Making the power management software in a Graphical User Interface (GUI) environment brings with it some problems. Few schools, including UMR, teach GUI programming. This means that there are few students available for development on this project. It is critical for the developer of the power management software to find a replacement for when he or she leaves. In order to keep the power management software supported, it is necessary to recruit a student with experience in C++ and who is willing to learn GUI based programming. This is difficult as most of the students who volunteer to help out with the solar car project are freshmen. Without experienced students already on the team it is hard to keep advanced portions of the solar car project going.

In a similar manner, using an on-board computer that can only be programmed in HC11 machine code also presents a maintenance problem. For the car to be raced in '97, we decided to go with an on-board computer that is supported by a C compiler. The '95 car could be programmed only by the two students on the team who knew HC11 machine code. One of those students quit just before the race began, leaving us partially stranded. Switching to C presents a considerable improvement in maintainability because students that can program in C are in abundance because it is now the language of choice for most programming classes.

The power management team needs to work extensively with other people outside their group. Other people that were involved in power management were: VP of Electrical Systems, Director of Power Management, Faculty Advisor of Electrical Systems, and three non-office holding individuals. In finding out how to minimize the power usage of the solar car, it would also be essential to work directly with the mechanical engineering teams once the electronics of the system are working.

REVISION CONTROL SYSTEM

For the '97 project, we are set up to support multiple individuals working on the same set of source code by using the RCS program. RCS is an acronym for Revision Control System. Using RCS it is possible to "check in" and "check out" code from a repository. Every time the code is checked in, RCS sees what changes have been made from the original. It keeps these changes so that you can revert the code back to previous versions. Proper use of RCS locking keeps people from working on the same source file at the same time. Keeping track of revisions allows programmers to revert to an earlier version if a bug was introduced into the code. The latter feature allows more freedom with programming, as the programmer need not worry that a change will break the code, and he or she will not be able to get it back to working order.
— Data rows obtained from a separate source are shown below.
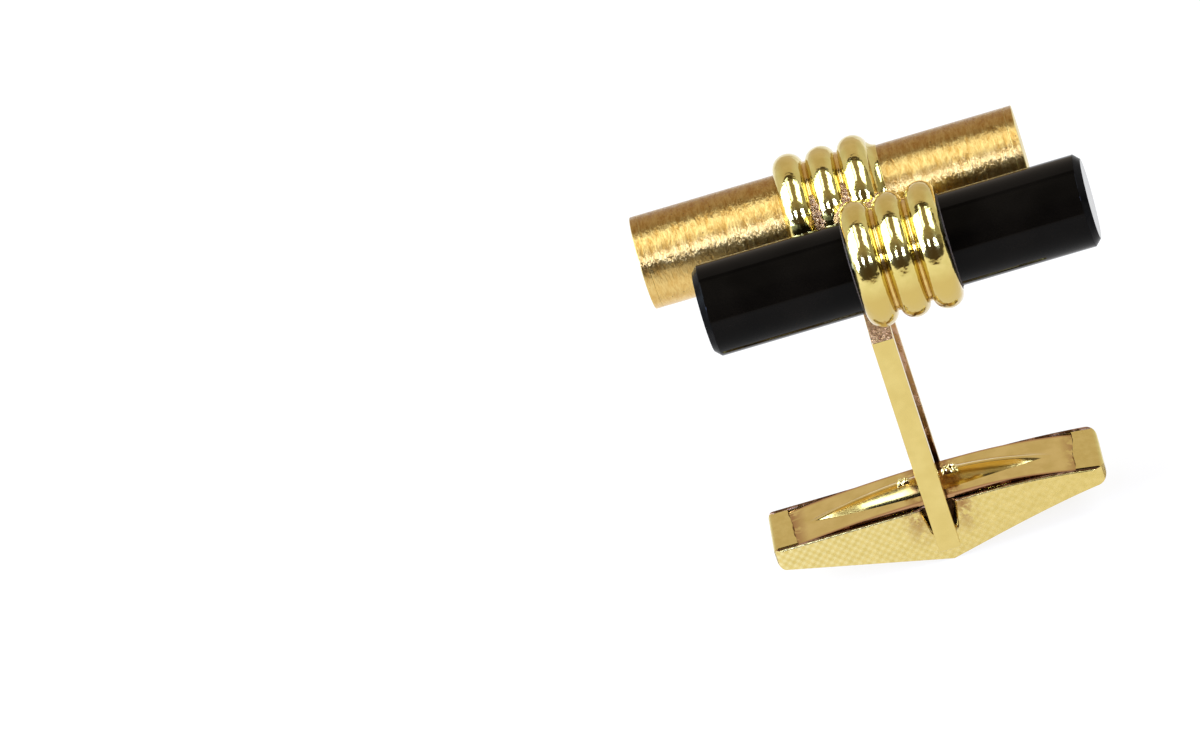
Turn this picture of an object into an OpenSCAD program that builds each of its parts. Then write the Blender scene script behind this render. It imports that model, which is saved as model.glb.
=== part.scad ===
// Baton cufflink: a satin gold tube and an onyx rod held side by side in ribbed collars,
// on a two-legged post with a swivelling boat-shaped toggle.
// X runs along the rods, Y along the toggle's pivot, Z from the toggle up to the rods.
// The origin is under the middle of the pair of rods, level with the toggle's keel.

/* [Rods] */
// Length of each rod
rod_len = 21.2; // [16:0.1:28]
// Outside diameter of the gold tube
tube_d = 5.1; // [4.4:0.05:5.4]
// Wall of the gold tube
tube_wall = 0.35; // [0.2:0.05:0.8]
// Thickness of the disc that closes each end of the tube
cap_thick = 0.45; // [0.25:0.05:0.9]
// Diameter of the onyx rod
onyx_d = 5; // [4.4:0.05:5.3]
// Polished chamfer round each end of the onyx rod
onyx_chamfer = 0.35; // [0.1:0.05:0.7]
// Lengthwise stagger between the middles of the two rods
rod_stagger = 2.8; // [0:0.1:5]

/* [Collars] */
// How far the ribs stand proud of their sleeve
rib_proud = 0.66; // [0.5:0.02:0.74]
// How much the ribs of both collars together are dressed flat where the collars meet
collar_dressed = 0.12; // [0.06:0.02:0.3]
// Wall of the sleeve that carries the ribs
sleeve_wall = 0.25; // [0.15:0.01:0.4]
// Cement layer between the onyx rod and its sleeve
cement_thick = 0.05; // [0.03:0.01:0.15]
// Width of one rib wire
rib_w = 1.56; // [1.2:0.02:1.74]
// Distance from one rib to the next
rib_pitch = 1.78; // [1.76:0.01:2.2]
// Length of the gold tube's sleeve left bare beyond its outer ribs
gold_lip = 0.5; // [0.05:0.01:0.8]
// Length of the onyx rod's sleeve left bare beyond its outer ribs
onyx_lip = 0.12; // [0.05:0.01:0.8]
// Lengthwise stagger between the middles of the two collars
collar_stagger = 3; // [1:0.05:4]
// Shift of the pair of collars from the middle of the rods, towards the onyx side
collar_shift = 0.17; // [0:0.01:1]

/* [Post] */
// Width of the post strap, along the rods
strap_w = 1.2; // [1.1:0.05:1.6]
// Thickness of the post strap
strap_thick = 0.85; // [0.6:0.05:1.1]
// Radius inside the bend under the collars
bend_r = 1.5; // [0.5:0.1:2]
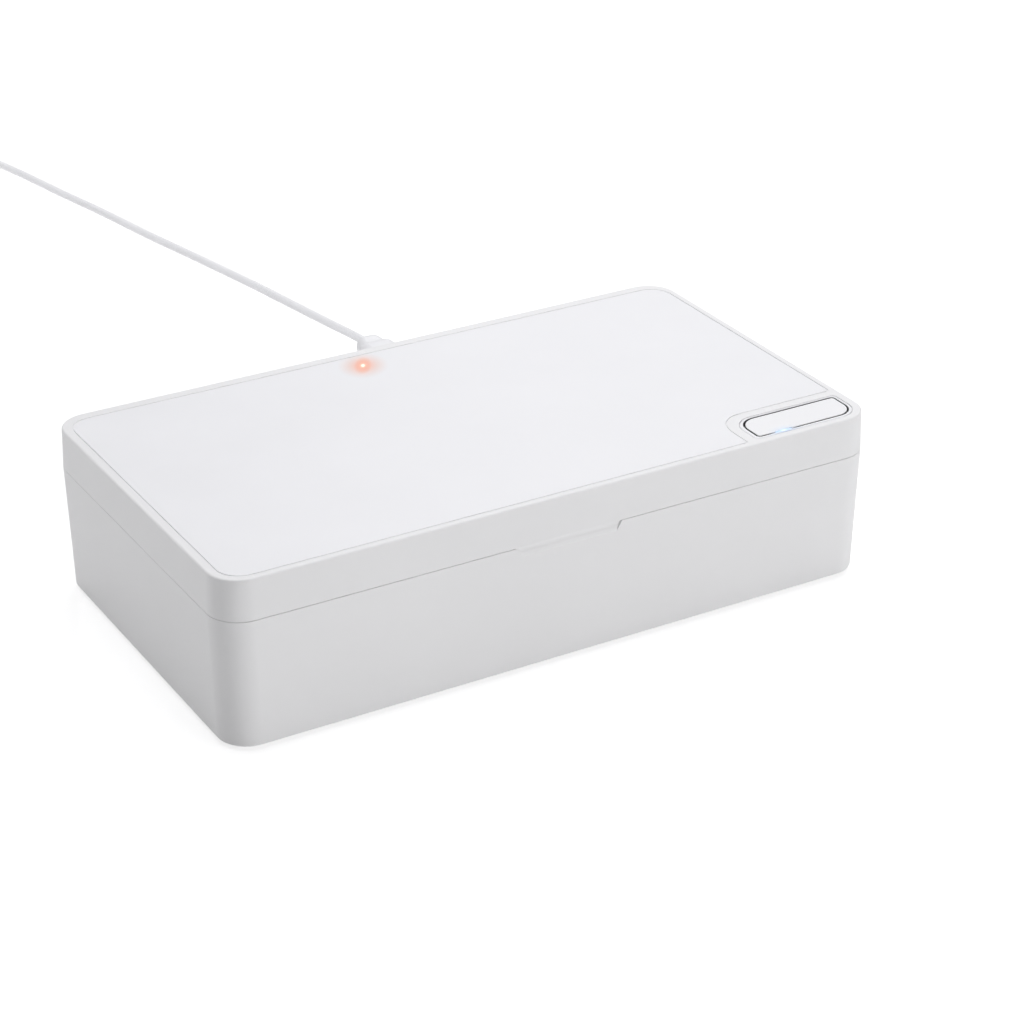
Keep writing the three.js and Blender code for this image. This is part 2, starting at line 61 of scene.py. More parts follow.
# ---------------------------------------------------------------- camera
scene = bpy.context.scene
AZ, EL, ROLL = math.radians(-30.34), math.radians(27.294), math.radians(0.07)
back = Vector((math.sin(AZ) * math.cos(EL), -math.cos(AZ) * math.cos(EL), math.sin(EL)))
right = Vector((math.cos(AZ), math.sin(AZ), 0.0))
up = back.cross(right)
cam_data = bpy.data.cameras.new("Camera")
cam = bpy.data.objects.new("Camera", cam_data)
scene.collection.objects.link(cam)
m = Matrix((right, up, back)).transposed().to_4x4()
m = m @ Matrix.Rotation(ROLL, 4, "Z")
m.translation = Vector(V(-367.76, -657.05, 409.28 + FOOT))
cam.matrix_world = m
cam_data.sensor_width = 36.0
cam_data.lens = 96.165
cam_data.clip_start, cam_data.clip_end = 0.05, 20.0
scene.camera = cam

# ---------------------------------------------------------------- mesh helpers


def rr(x0, x1, y0, y1, r, seg=16):
    pts = []
    q = r if isinstance(r, tuple) else (r, r, r, r)
    for cx, cy, a0, r in ((x1 - q[0], y1 - q[0], 0, q[0]), (x0 + q[1], y1 - q[1], 90, q[1]),
                          (x0 + q[2], y0 + q[2], 180, q[2]), (x1 - q[3], y0 + q[3], 270, q[3])):
        for i in range(seg + 1):
            a = math.radians(a0 + 90.0 * i / seg)
            pts.append((cx + r * math.cos(a), cy + r * math.sin(a)))
    return pts


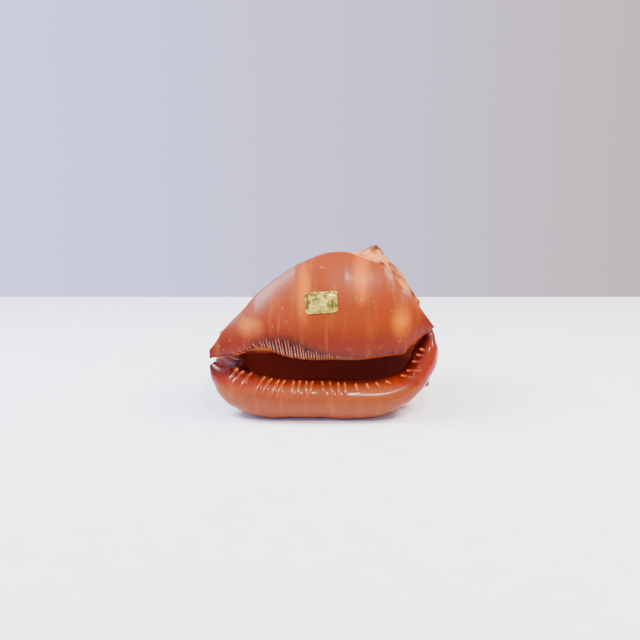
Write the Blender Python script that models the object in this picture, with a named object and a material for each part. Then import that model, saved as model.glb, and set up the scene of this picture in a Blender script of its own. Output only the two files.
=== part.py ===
"""Large helmet shell resting on its outer lip, with a carved panel on its back.

The frame is +X along the shell's length towards the spire, -Y out of the
aperture side and +Z up, with the origin below the middle of the shell.
Lengths are written in millimetres and become metres as each mesh is made.

The coiled parts are described about the coiling axis: `d` is the distance along
the axis from the spire tip, `r` the distance from the axis and `theta` the angle
in degrees, 0 towards the aperture side and 90 upwards.
"""

import math

import bmesh
import bpy
import numpy as np

MM = 0.001

# Where the drawing's coordinates sit in the part's own frame
CENTRE = np.array([0.07, 6.87, 1.0])

# Coiling axis
APEX = np.array([66.0, 6.0, 71.5])
AXIS_DIP = 13.0
AXIS_YAW = 2.0
LENGTH = 141.0

# Whorl: shoulder radius and depth against the angle
WHORL_RATIO = 2.05
LIP_ANGLE = 305.0
LIP_CLOSE = 14.0
TURN_START = LIP_ANGLE - 360.0
RADIUS_AT = (-55, 0, 45, 90, 135, 180, 225, 255, 270, 305)
RADIUS = (27.8, 27.0, 30.5, 39.0, 43.2, 45.5, 50.0, 54.6, 56.0, 57.4)
DEPTH_AT = (-415, -270, -180, -55, 0, 45, 90, 135, 180, 225, 270, 305)
DEPTH = (5, 8, 8.5, 10, 13, 18, 22, 24, 24, 21, 13.5, 4)
SPIRE_STEP = 0.10

# Body from the shoulder (0) to the canal end (1), as a part of the shoulder radius
BODY_AT = (0, 0.12, 0.25, 0.4, 0.55, 0.7, 0.83, 0.93, 1.0)
BODY_SHAPE = (1.0, 1.045, 1.05, 0.985, 0.84, 0.64, 0.43, 0.28, 0.18)
LIP_SIDE_SHAPE = (1.0, 1.03, 1.03, 1.0, 0.93, 0.83, 0.72, 0.60, 0.42)
CANAL_BEND = 14.0

# Knob rows: place along the body, count in a turn, height, phase, width
KNOBS = (
    (0.00, 11, 6.0, 0.00, 0.070),
    (0.27, 11, 4.6, 0.36, 0.060),
    (0.45, 11, 3.4, 0.12, 0.055),
    (0.62, 11, 2.0, 0.45, 0.050),
)
KNOB_SHARPNESS = 1.6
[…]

RCS works on almost any platform, so the central code repository can be put on Windows NT™ machines, Suns, or most other UNIX platforms. There is an account called solarpm on the computer science machines that allows students to access the Sun computers via Telnet, and then use RCS from there. Of course, this adds the extra step of having to transfer files back and forth from the computer science account using FTP. In the future, the UMR Solar Car Team can move the code and revisions to Windows NT™ computers in the office and forego FTP step.

To check out code, the programmer issues the command co -l file.cpp, where the -l "locks" the code and prevents other people from changing it until it is checked back in. When the code is checked in with ci -u file.cpp, the individual can leave a log message detailing the changes he or she made to the code. If there is a problem, previous revisions of the code can be checked out. Programmers can track changes to the code by looking at the revision logs.

NEWSGROUPSNEWSGROUPS

One new way that we decided to foster communication for Sunrayce '97 was to set up a newsgroup server. News servers allow messages to be "posted" to a newsgroup. We set up newsgroups for operations, mechanical, power management, and other branches of the solar car team. These newsgroups allow anyone on campus to see what ideas are being discussed in that area. This is more open than e-mail, where only the recipient is aware of what is going on.

We set the server up on the solar car office's Windows NT™ computer, solar-car-1.stuact.umr.edu. This allowed us to easily administrate our own groups, adding and deleting them as we saw fit. The software we used was NNTS version X2.06 by Jeff Coffler. It runs as a multi-threaded service under Windows NT™. As we were not using it to handle too many discussion groups, it ran acceptably with only 16 megabytes of memory. Before the server could really be useful though, it would be necessary to have it "push" the newsgroup information to UMR's main news group server. Since most people use the main server, it was too inconvenient to keep switching between both servers.